Le matin, alors que j'amenais le corps de mon frère au village, les entrées du village ont été bloquées et la gendarmerie et les gardes du village n'ont laissé personne entrer dans le village.

 

Après l'enterrement, nous nous sommes plaints. Ils nous ont souvent menacés pour que nous n’engagions pas de poursuites judiciaires. Bien que nous ayons eu toutes les preuves, le tribunal ne nous a jamais écoutés et nous a dit que nous étions des terroristes.

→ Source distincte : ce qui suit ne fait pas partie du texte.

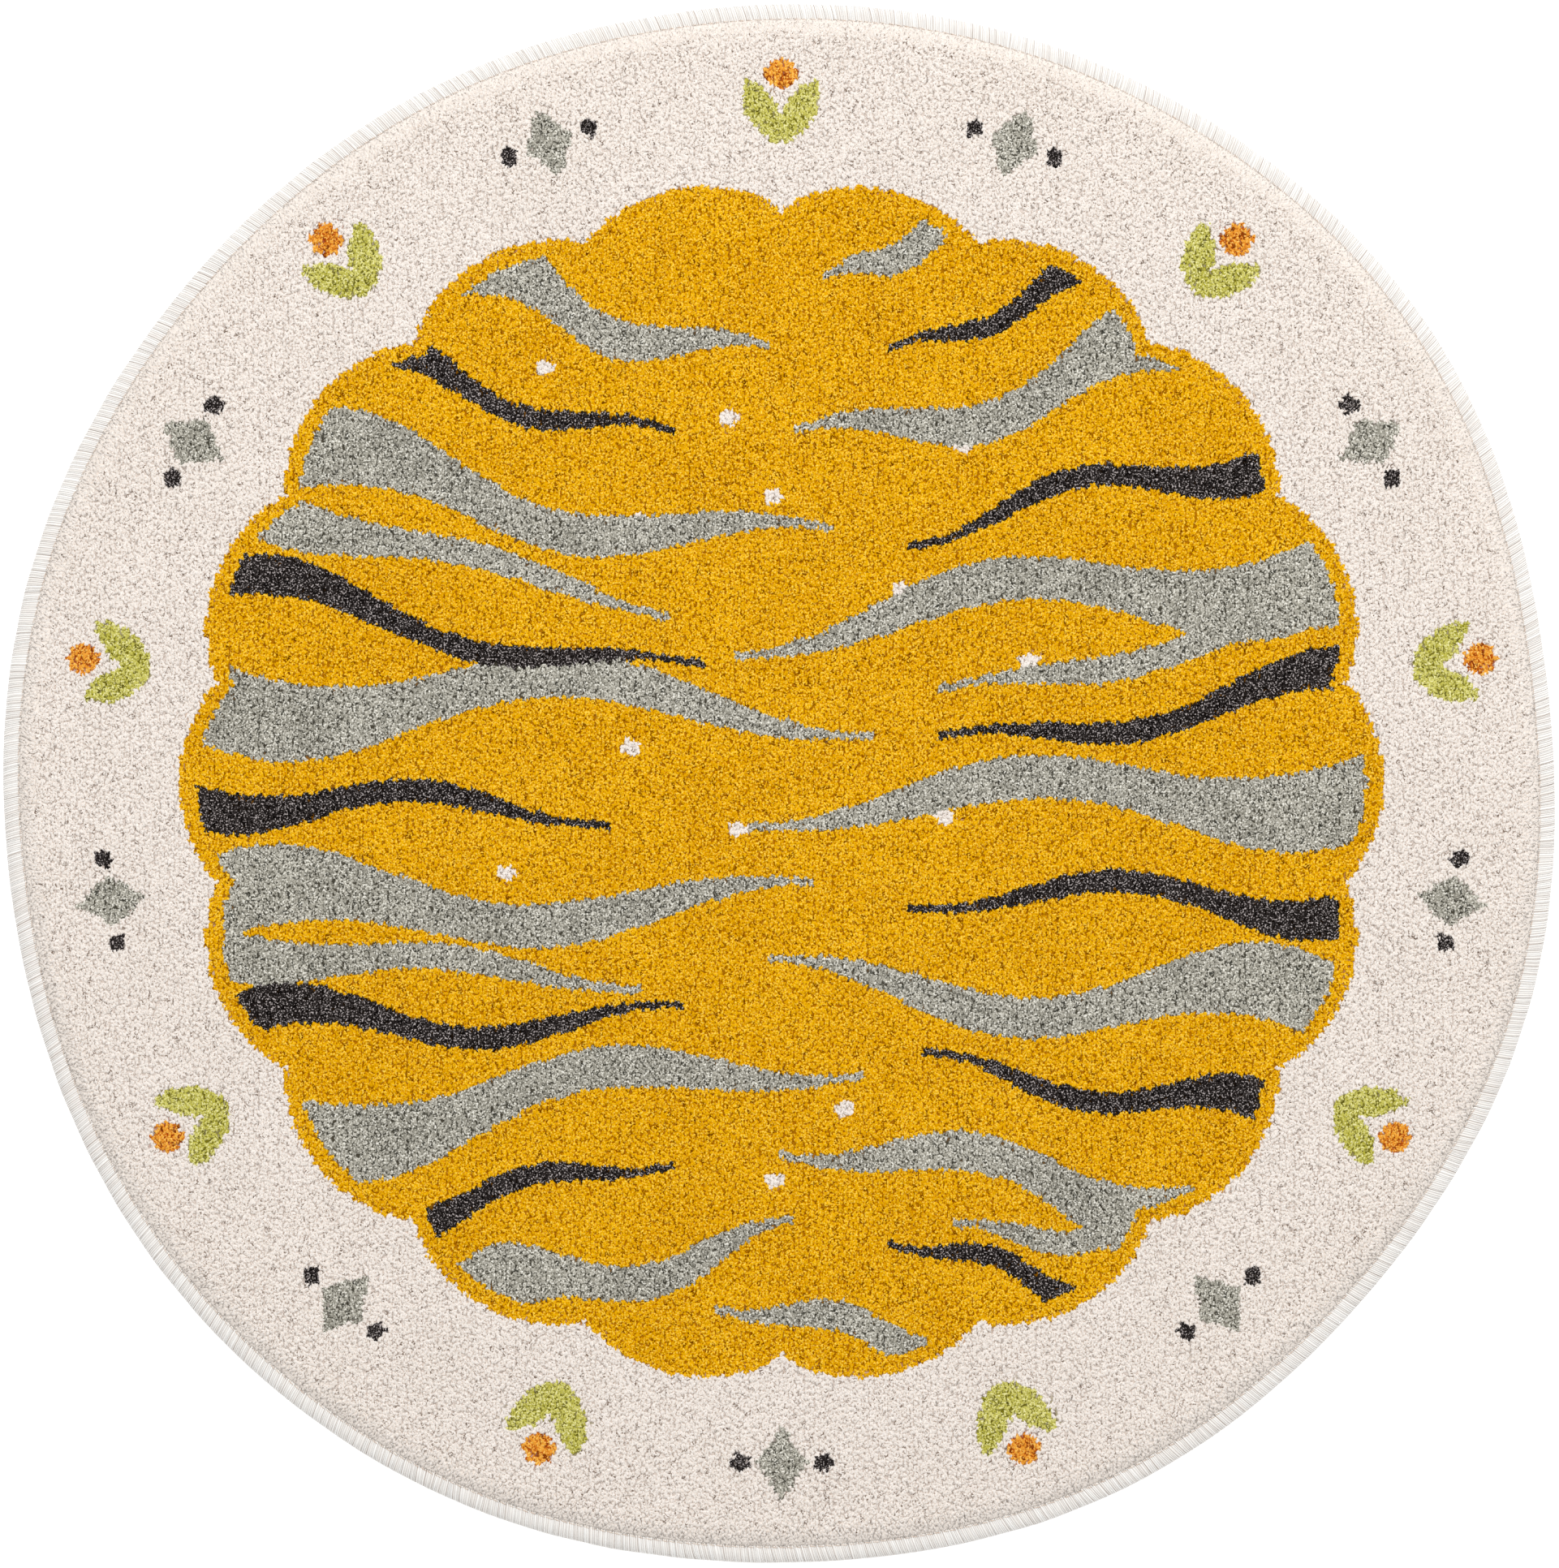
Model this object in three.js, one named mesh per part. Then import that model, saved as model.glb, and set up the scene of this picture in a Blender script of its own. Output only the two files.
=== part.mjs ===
// Round cut-pile rug with an overlocked edge, lying flat on its back. Millimetres, +Z up.
// The origin is the centre of the rug's mean circle, on its underside.
import * as THREE from 'three';

// The whole rug
const meanRadius = 500;
const pileTop = 12;
const facets = 192;
const stepsInACurve = 4;

// The overlocked edge: yarn wrapped over the rim of the cloth, a C in section that opens inwards
const edgeWidth = 12.8;
const edgeHeight = 6.6;
const edgeRoundness = 3.6;
const edgeCrownFromRim = 5.6;
const edgeInnerHeight = 5.9;
const wrapUnder = 1.2;
const wrapOutside = 3.4;

// The cloth: a thin ground with pile on it, bare at the rim, where the edging grips it
const tongueThickness = 2.2;
const pileShoulder = 2.6;
const clearance = 0.3;

// The rim swells and dips a little, as a cut cloth does. Each row is one slow wave round it: how many
// crests it has, how many millimetres it swells, and the angle of a crest in degrees from +X.
const rimWaves = [
  { crests: 2, swell: 3.3, crestAt: 55 },
  { crests: 3, swell: 0.9, crestAt: 55 },
  { crests: 4, swell: 2.2, crestAt: -42 },
  { crests: 5, swell: 0.4, crestAt: 35 },
  { crests: 6, swell: 1.2, crestAt: -15 },
  { crests: 7, swell: 0.7, crestAt: -17 },
  { crests: 8, swell: 1.0, crestAt: -16 },
];

// How far the rim stands from the mean circle at an angle, as a share of the mean radius.
function rimSwell(angle) {
  const swell = rimWaves.reduce((sum, wave) => {
    const crest = THREE.MathUtils.degToRad(wave.crestAt);
    return sum + wave.swell * Math.cos(wave.crests * (angle - crest));
  }, 0);
  return swell / meanRadius;
}

// Turns a section round +Z and lets every ring of its points follow the uneven rim. A section is a closed
// path of (distance from the centre, height), drawn with the solid on its left.
function turnedPiece(name, section, finish) {
  const geometry = new THREE.LatheGeometry(section.getPoints(stepsInACurve), facets);
  geometry.rotateX(Math.PI / 2);
  const place = geometry.getAttribute('position');
  for (let i = 0; i < place.count; i += 1) {
    const share = 1 + rimSwell(Math.atan2(place.getY(i), place.getX(i)));
    place.setXY(i, place.getX(i) * share, place.getY(i) * share);
  }
  geometry.computeVertexNormals();
  const mesh = new THREE.Mesh(geometry, new THREE.MeshStandardMaterial(finish));
  mesh.name = name;
  return mesh;
}

// The cloth and its pile, one solid: flat back, step up over the wrap, tongue, pile wall, rounded shoulder.
function carpet() {
  const pileEdge = meanRadius - edgeWidth - clearance;
  const tongueEnd = meanRadius - wrapOutside - clearance;
  const tongueBottom = wrapUnder + clearance;
  const tongueTop = tongueBottom + tongueThickness;
  const section = new THREE.Path();
  section.moveTo(0, 0);
  section.lineTo(pileEdge, 0);
  section.lineTo(pileEdge, tongueBottom);
  section.lineTo(tongueEnd, tongueBottom);
  section.lineTo(tongueEnd, tongueTop);
  section.lineTo(pileEdge, tongueTop);
  section.lineTo(pileEdge, pileTop - pileShoulder);
  section.quadraticCurveTo(pileEdge, pileTop, pileEdge - pileShoulder, pileTop);
  section.lineTo(0, pileTop);
  return turnedPiece('carpet', section, { color: 0xe0b050, roughness: 0.95, metalness: 0 });
}

// The edging: flat where it lies on the floor, round at the rim, a low crown, then a slope down to the pile.
function overlockedEdge() {
  const inside = meanRadius - edgeWidth;
  const channelEnd = meanRadius - wrapOutside;
  const channelTop = wrapUnder + tongueThickness + 2 * clearance;
  const roundFrom = meanRadius - edgeRoundness;
  const section = new THREE.Path();
  section.moveTo(inside, 0);
  section.lineTo(roundFrom, 0);
  section.absellipse(roundFrom, edgeHeight / 2, edgeRoundness, edgeHeight / 2, -Math.PI / 2, Math.PI / 2);
  section.lineTo(meanRadius - edgeCrownFromRim, edgeHeight);
  section.lineTo(inside, edgeInnerHeight);
  section.lineTo(inside, channelTop);
  section.lineTo(channelEnd, channelTop);
  section.lineTo(channelEnd, wrapUnder);
  section.lineTo(inside, wrapUnder);
  section.lineTo(inside, 0);
  return turnedPiece('overlocked_edge', section, { color: 0xf1ece6, roughness: 0.85, metalness: 0 });
}

const rug = new THREE.Group();
rug.add(carpet(), overlockedEdge());

export default rug;
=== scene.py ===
"""A round cut-pile rug with an overlocked edge, lying flat and seen from straight above.

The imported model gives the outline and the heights. The pile is laid tuft by tuft: a yarn is chosen for each
place on the weaving grid, as the loom does, and the tufts of one yarn are joined into a few large meshes.
Lengths are in metres, but for names that end in _MM, and for the design, which is drawn in millimetres.
"""

import math
from collections import namedtuple

import bmesh
import bpy
import numpy as np
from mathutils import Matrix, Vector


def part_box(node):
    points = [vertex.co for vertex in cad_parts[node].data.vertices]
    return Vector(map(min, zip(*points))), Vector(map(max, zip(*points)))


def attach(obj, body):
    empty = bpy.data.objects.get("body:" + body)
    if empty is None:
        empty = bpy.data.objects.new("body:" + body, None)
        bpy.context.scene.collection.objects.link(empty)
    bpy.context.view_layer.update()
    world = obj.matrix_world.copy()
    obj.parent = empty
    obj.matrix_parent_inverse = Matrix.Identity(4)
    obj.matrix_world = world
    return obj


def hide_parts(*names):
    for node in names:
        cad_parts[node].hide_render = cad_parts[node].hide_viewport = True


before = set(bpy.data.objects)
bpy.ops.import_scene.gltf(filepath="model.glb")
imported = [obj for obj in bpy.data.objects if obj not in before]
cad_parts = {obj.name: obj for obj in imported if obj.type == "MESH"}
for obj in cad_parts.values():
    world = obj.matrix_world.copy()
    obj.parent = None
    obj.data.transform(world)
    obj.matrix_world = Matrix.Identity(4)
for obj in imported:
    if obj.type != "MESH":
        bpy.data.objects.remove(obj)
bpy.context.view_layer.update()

MM = 0.001
MM_A_METRE = 1000

# The photograph's frame, in its own pixels
PHOTO_WIDTH = 1921
PHOTO_HEIGHT = 1932
RUG_CENTRE_X = 963.0
RUG_CENTRE_Y = 965.9
MEAN_RADIUS_PX = 964.2

# The cloth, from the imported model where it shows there. The longest tips take up the room under its top.
MEAN_RADIUS = 0.5
EDGE_WIDTH = 12.8 * MM
PILE_GAP = 0.3 * MM
TIP_ROOM = 0.4 * MM
TIP_HEIGHT = 1.5 * MM
PILE_EDGE = MEAN_RADIUS - EDGE_WIDTH - PILE_GAP
PILE_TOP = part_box("carpet")[1].z - TIP_ROOM
EDGE_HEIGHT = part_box("overlocked_edge")[1].z
GROUND_TOP = 3.7 * MM
CROWD_TOP = PILE_TOP - TIP_HEIGHT

chance = np.random.default_rng(seed=26)


# Making meshes

FACE_LIMIT = 199_000
BAKE_MAP = "OFBake"
WELD_DISTANCE = 0.001 * MM
LABEL_KINDS = {1: ("FLOAT", "value"), 3: ("FLOAT_VECTOR", "vector"), 4: ("FLOAT_COLOR", "color")}


def read_places(mesh):
    """The places of a mesh's vertices, one row each."""
    place = np.empty(len(mesh.vertices) * 3, np.float32)
    mesh.vertices.foreach_get("co", place)
    return place.reshape(-1, 3).astype(float)


def write_places(mesh, place):
    mesh.vertices.foreach_set("co", place.astype(np.float32).ravel())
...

Chaque fois que nous allions au tribunal, les salles d'audience étaient pleines de gangs qui nous menaçaient. Au tribunal, ils nous ont dit que nous avions une vie qui valait une balle et que cette vie aussi, ils allaient nous la prendre. Aucune peine n'a été prononcée. Ils ont relâché deux personnes et sont venus au village avec la gendarmerie. Pendant trois mois, ils ont parcouru le village avec la gendarmerie. Quand nous n'avons plus pu supporter notre douleur, nous avons tout laissé dans le village et nous avons déménagé à Mardin Kızıltepe.

 

J'ai déménagé à Adana. Le soir de mon départ, notre maison à Kızıltepe a été fouillée par la police et ils ont à nouveau forcé nos portes, sont entrés de force dans notre maison, ont insulté nos parents âgés et ont demandé à 3 heures du matin où étaient leurs enfants. À Adana, des coups de feu ont été tirés devant ma maison et celle de ma compagne. Mon frère, ma femme et moi avons décidé de venir en Suisse pour sauver nos vies. Nous avons dû entrer en Suisse illégalement. Alors que nous traversions la Croatie, la police a pris nos empreintes digitales contre notre gré, puis nous a relâchés. Nous sommes arrivés en Suisse et maintenant on veut nous expulser de Suisse. Ils essaient de nous expulser vers la Croatie et de là vers la Turquie. Ils vont nous condamner à nouveau à mort, nous n'avons aucune sécurité de vie en Turquie. Nous sommes en Suisse depuis cinq mois, entendez nos voix s'il vous plaît.